04-08-2014, 08:47 PM
Post: #1
What do you think of this personal narrative?
It was a cold and dreary winter afternoon, you know; the kind that makes you want to curl up in a ball and sleep until summer. I’d been at school all day and was looking forward to an afternoon of no homework, an afternoon in which I could slip on my pajamas and stay in bed till morning, an afternoon filled with tumblr and twitter and no cares to be had. When I got home and turned on my ipod not one of the 3 familiar lines found in the top left corner of the screen was lit up.
No lit up lines; No wifi.
My heart literally skipped a beat, internet was important to me, more important than it probably should have been. I quickly called my dad to figure out how long this lack of internet was going to last. I hoped for ten maybe fifteen minutes at the worst but my hopes were quickly extinguished when he told me the internet would be out for the rest of the day. Internet was my life; I couldn’t survive ten minutes let alone the rest of the day without some sort of social media.
I sat on my bed wondering what I was supposed to do for the next four hours without any social media or internet. Soon my wondering turned into thoughts, thoughts of impossible things. I imagined what life would be like in china, I imagined what the first man on the moon thought when his foot didn’t touch the surface quiet as fast as he had pictured, I imagined how much better my life would be if I would just change some of the little things (like the amount of time I was on the internet for example).

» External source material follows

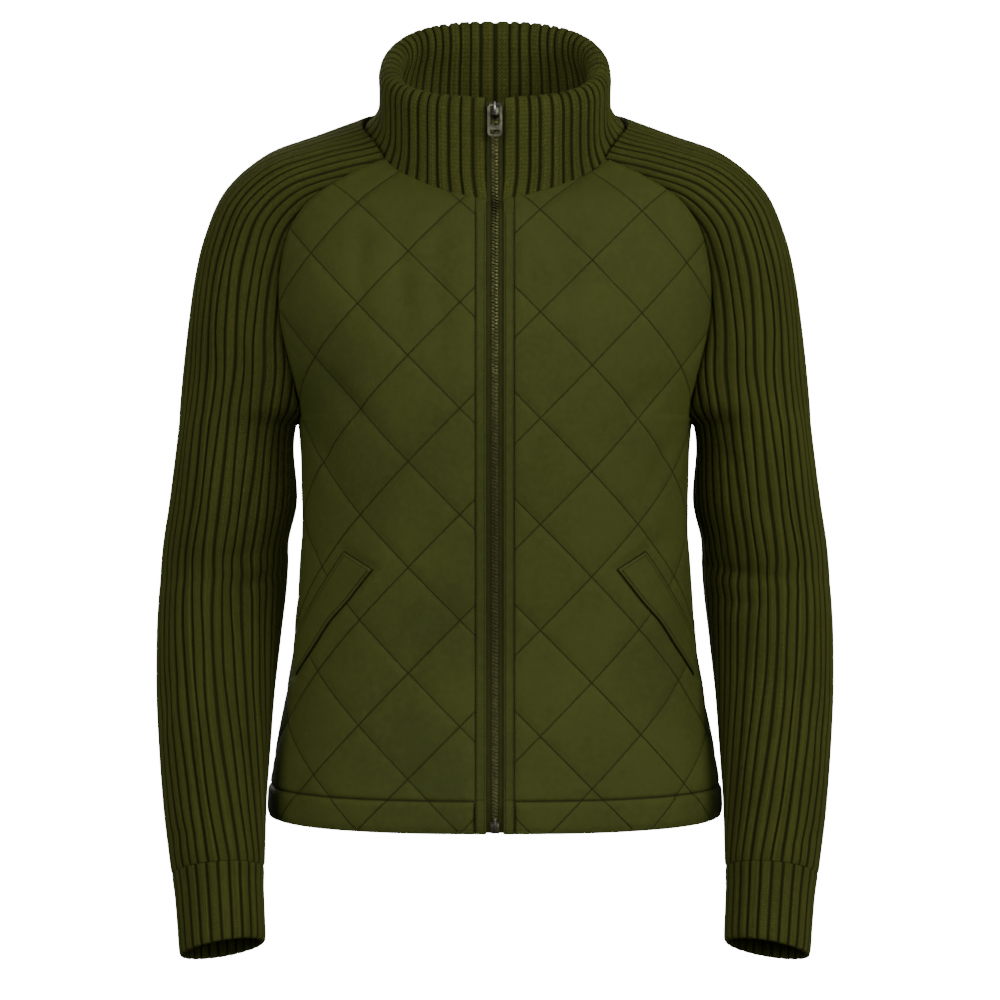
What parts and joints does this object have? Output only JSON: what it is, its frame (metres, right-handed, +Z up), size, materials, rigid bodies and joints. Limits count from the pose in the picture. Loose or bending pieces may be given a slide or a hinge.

My thoughts grew and grew till my mind just couldn’t hold them any longer I rustled through my desk drawer till I came up with a blank piece of paper and I started writing. At first it wasn’t much but before long I had to find more paper to fit all my thoughts. It didn’t matter how much my hand was starting to hurt or how uncomfortable my chair was, it didn’t matter that it was almost dinner time or that I was still wearing my uncomfortable but oh so fashionable shoes, it just mattered that all these emotions; grief, anger, despair, and even happiness, were finally finding their way out. I had hid behind this mask of who people (including me) thought I was but it wasn’t until that afternoon that I found myself. I never fully understood how important it was to let my emotions out in this simple, almost beautiful way until that cold afternoon.
I no longer take refuge behind the safety of the internet. I am no longer just a piece in this game we call social media. I discovered myself on a seemingly simple cold and bleak afternoon, a day that could’ve been just been filled with more blogging and tweeting but was instead an afternoon full of change and innovation.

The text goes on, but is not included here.